I was not, for instance, allowed to drink a beer without using a glass. Ever. Ladies used glasses.
Later, once I became accepted as just another racetrack oddity — a if nothing else, the racetrack is collection of oddities, rich and poor, trying to game the odd behavior of highly valuable horses — I was looped into the extracurricular routines as well. In the long quiet afternoons when none of our horses were racing I was taught to play poker by a groom named Bobby using pennies from a big jar he kept in the tack room. On race days the exercise riders would hand me rolls of fifty and hundred-dollar bills to go place bets for them—if they made big on their win they’d slip me a few bills back.
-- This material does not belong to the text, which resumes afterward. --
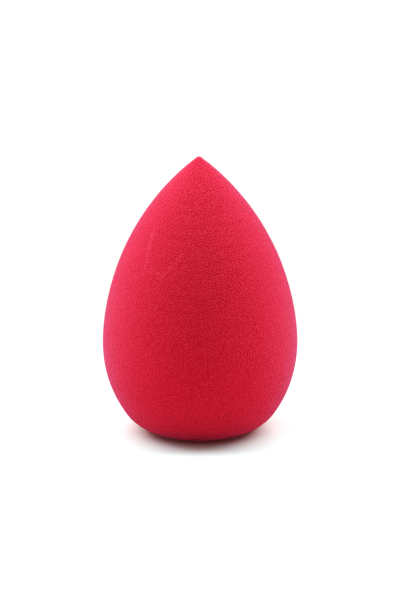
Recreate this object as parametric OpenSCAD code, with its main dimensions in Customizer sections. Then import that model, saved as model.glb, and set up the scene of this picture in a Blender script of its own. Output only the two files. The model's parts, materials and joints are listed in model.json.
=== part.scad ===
// Makeup sponge: one block of fine open-cell foam in the shape of a drop.
// It stands on a small flat, is full round the belly and draws in to a soft point.
// Millimetres, +Z up, with the origin at the centre of the flat.

/* [Body] */
// Height from the flat to the point
height = 60; // [48:1:80]
// Diameter round the belly, where the drop is widest
belly_d = 42; // [32:1:54]
// Height of the belly above the flat
belly_h = 19; // [12:1:28]
// Diameter of the flat that the sponge stands on
base_d = 16; // [8:1:26]

/* [Point] */
// Angle between the axis and the flank, where the flank runs into the point
tip_lean = 52; // [42:1:66]
// Radius of the rounded point
tip_r = 1.4; // [0.6:0.1:3]

/* [Fullness] */
// Share of its possible turn that the lower arc of the flank takes: more draws the shoulder in
shoulder_share = 0.1; // [0.05:0.05:0.9]
// Share of its possible turn that the upper arc of the underside takes: more makes the heel squarer
heel_share = 0.52; // [0.1:0.02:0.9]

/* [Hidden] */
$fn = 180;
// Turn from one point of an arc to the next
arc_step = 2;

belly_r = belly_d / 2;
base_r = base_d / 2;

// Where the flank runs into the rounded point
tip_centre_z = height - tip_r;
tip_join = [tip_r * cos(tip_lean), tip_centre_z + tip_r * sin(tip_lean)];

// Points along an arc that turns about its centre from one angle to the next, both ends included.
function arc_points(centre, radius, from, to) =
    let (steps = ceil(abs(to - from) / arc_step))
    [for (i = [0 : steps]) let (angle = from + (to - from) * i / steps)
        centre + radius * [cos(angle), sin(angle)]];

// The list without its last point, where the next stretch starts.
function all_but_last(points) = [for (i = [0 : len(points) - 2]) points[i]];

// Two arcs that leave the belly upright and turn in towards the axis, the second tangent to the first.
// Together they go `run` along the axis and `inward` across it, and turn by `turn`. A share of 0 gives
// the first arc the least turn that keeps both arcs bent the same way, and 1 gives it the most.
// The result is [radius of the first arc, radius of the second, turn of the first].
function arc_pair(run, inward, turn, share) =
    let (
        start_angle = atan2(inward, run),
        end_angle = turn - start_angle,
        first_turn = max(0, start_angle - end_angle) + 2 * share * min(start_angle, end_angle),
        spread = sin(first_turn) + sin(turn - first_turn) - sin(turn),
        first_r = (run * (cos(first_turn) - cos(turn)) - inward * (sin(turn) - sin(first_turn))) / spread,
        second_r = (inward * sin(first_turn) - run * (1 - cos(first_turn))) / spread
    )
    [first_r, second_r, first_turn];

// Points of such a pair from the belly to its far end. side is 1 above the belly and -1 below it.
function pair_points(pair, side, turn) =
    let (
        first_r = pair[0],
        second_r = pair[1],
        first_turn = side * pair[2],
        first_centre = [belly_r - first_r, belly_h],
        second_centre = first_centre + (first_r - second_r) * [cos(first_turn), sin(first_turn)]
    )
    concat(
        all_but_last(arc_points(first_centre, first_r, 0, first_turn)),
        arc_points(second_centre, second_r, first_turn, side * turn)
    );

// Below the belly: the round heel, then the tighter arc that runs out level at the edge of the flat.
heel_points = pair_points(arc_pair(belly_h, belly_r - base_r, 90, heel_share), -1, 90);
// Above the belly: the shoulder, then the long flank up to the point.
flank_pair = arc_pair(tip_join[1] - belly_h, belly_r - tip_join[0], tip_lean, shoulder_share);
flank_points = pair_points(flank_pair, 1, tip_lean);
tip_points = arc_points([0, tip_centre_z], tip_r, tip_lean, 90);

// Half of the sponge's section, from the axis out: every stretch is tangent to the next.
module drop_outline() {
    polygon(concat(
        [[0, 0]],
        [for (i = [len(heel_points) - 1 : -1 : 1]) heel_points[i]],
        all_but_last(flank_points),
        all_but_last(tip_points),
        [[0, height]]
    ));
}

module foam_body() {
    color("crimson") rotate_extrude() drop_outline();
}

foam_body();
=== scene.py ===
"""Looks of a drop-shaped makeup sponge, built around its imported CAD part.

The sponge is one block of fine open-cell foam, coloured right through. Its outline is turned from the
same arcs as the CAD part, but with a sharper point. It is then remeshed evenly and given the unevenness,
cells, larger pores and crescent scuffs of real foam as geometry. All lengths are in metres, with +Z up and
the camera on the -Y side.
"""

import json
import logging
import math
from dataclasses import dataclass
from enum import Enum

import bpy
import numpy as np
from mathutils import Matrix, Vector
from mathutils.kdtree import KDTree

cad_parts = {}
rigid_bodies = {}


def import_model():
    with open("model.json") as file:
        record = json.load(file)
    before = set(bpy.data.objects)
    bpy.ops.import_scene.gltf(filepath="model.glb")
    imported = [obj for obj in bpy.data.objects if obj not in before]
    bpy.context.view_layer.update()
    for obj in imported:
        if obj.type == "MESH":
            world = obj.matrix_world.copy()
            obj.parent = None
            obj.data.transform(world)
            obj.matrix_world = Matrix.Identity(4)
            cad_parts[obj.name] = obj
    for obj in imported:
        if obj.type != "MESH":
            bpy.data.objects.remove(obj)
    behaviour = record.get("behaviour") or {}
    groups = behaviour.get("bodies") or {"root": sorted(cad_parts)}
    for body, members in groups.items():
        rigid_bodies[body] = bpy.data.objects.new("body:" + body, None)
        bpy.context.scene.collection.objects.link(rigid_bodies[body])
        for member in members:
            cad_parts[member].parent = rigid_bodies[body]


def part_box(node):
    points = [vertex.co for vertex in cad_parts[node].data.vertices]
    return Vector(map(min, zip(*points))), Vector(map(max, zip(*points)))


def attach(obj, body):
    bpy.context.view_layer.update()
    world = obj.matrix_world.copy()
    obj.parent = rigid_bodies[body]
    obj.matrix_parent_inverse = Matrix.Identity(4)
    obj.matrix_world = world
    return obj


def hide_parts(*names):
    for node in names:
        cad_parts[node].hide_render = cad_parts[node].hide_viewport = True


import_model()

LOG = logging.getLogger("makeup_sponge")
MM = 0.001
MIDDLE = 0.5
NODE = "foam_body"
BODY = "root"
CAD_TIP_RADIUS = 1.4 * MM
QUARTER_TURN = math.pi / 2
MAP_MARGIN = 0.01

Point = tuple[float, float]
ArcPair = tuple[float, float, float]
Colour = tuple[float, float, float]

WHITE: Colour = (1.0, 1.0, 1.0)


def opaque(colour: Colour) -> tuple[float, float, float, float]:
    """Give a colour the full cover that a node's colour also holds."""
    return (*colour, 1.0)


def deselect_all() -> None:
    """Leave object mode with nothing selected, so that an operator acts on its own piece alone."""
    if bpy.context.object and bpy.context.object.mode != "OBJECT":
        bpy.ops.object.mode_set(mode="OBJECT")
    bpy.ops.object.select_all(action="DESELECT")


def apply_modifier(obj: bpy.types.Object, modifier: bpy.types.Modifier) -> None:
    """Apply one modifier to its object.

    Args:
        obj: The object, which is made active and selected.
        modifier: The modifier to apply.
    """
    deselect_all()
    obj.select_set(True)
    bpy.context.view_layer.objects.active = obj
    bpy.ops.object.modifier_apply(modifier=modifier.name)


def read_rows(items: bpy.types.bpy_prop_collection, name: str) -> np.ndarray:
    """Read three numbers from each item of a mesh.

    Args:
        items: The mesh's vertices or normals.
        name: What is read from each of them.

    Returns:
        Rows of x, y and z.
    """
    flat = np.empty(len(items) * 3, np.float32)
    items.foreach_get(name, flat)
    return flat.reshape(-1, 3).astype(float)


def read_points(mesh: bpy.types.Mesh) -> np.ndarray:
    """Give the places of a mesh's vertices as rows of x, y and z."""
    return read_rows(mesh.vertices, "co")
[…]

Triumphant owners would throw parties at the barn, shipping in ice-filled tubs of champagne and stacking platters of ribs and steaks on various picnic tables. Losing grooms would borrow cash from me (what did I need it for, after all, I had no expenses beyond trips to the mall) to feed themselves until their next payday or winning bet, whichever came first. It was my first introduction to the real power of money; the having and the not having.
I was, for those few summers, dropped into lives I would never have crossed if I’d hewed to my carefully contained suburban upbringing. It was a life built on a meticulous routine, which provided the only shred of certainty in a profession which chased fortune and thrill as a business model and whose survival was almost entirely dependent on chance. In hindsight it felt a little bit like living in New York City, if you substituted fame and power for horses.
I still go to the races from time to time. But it is a sport for another age when horses were more of a daily reality and not exotic creatures owned by the very rich and cared for by the very poor. Which can make me sad. Where else, in this increasingly virtual world, do we get the chance to let it all ride, even for the briefest moment, out in the wide open, on the skill and the heart and the thrill of another creature. In what other place can a person be so inescapably reminded that life can turn on a dime and then turn right back again.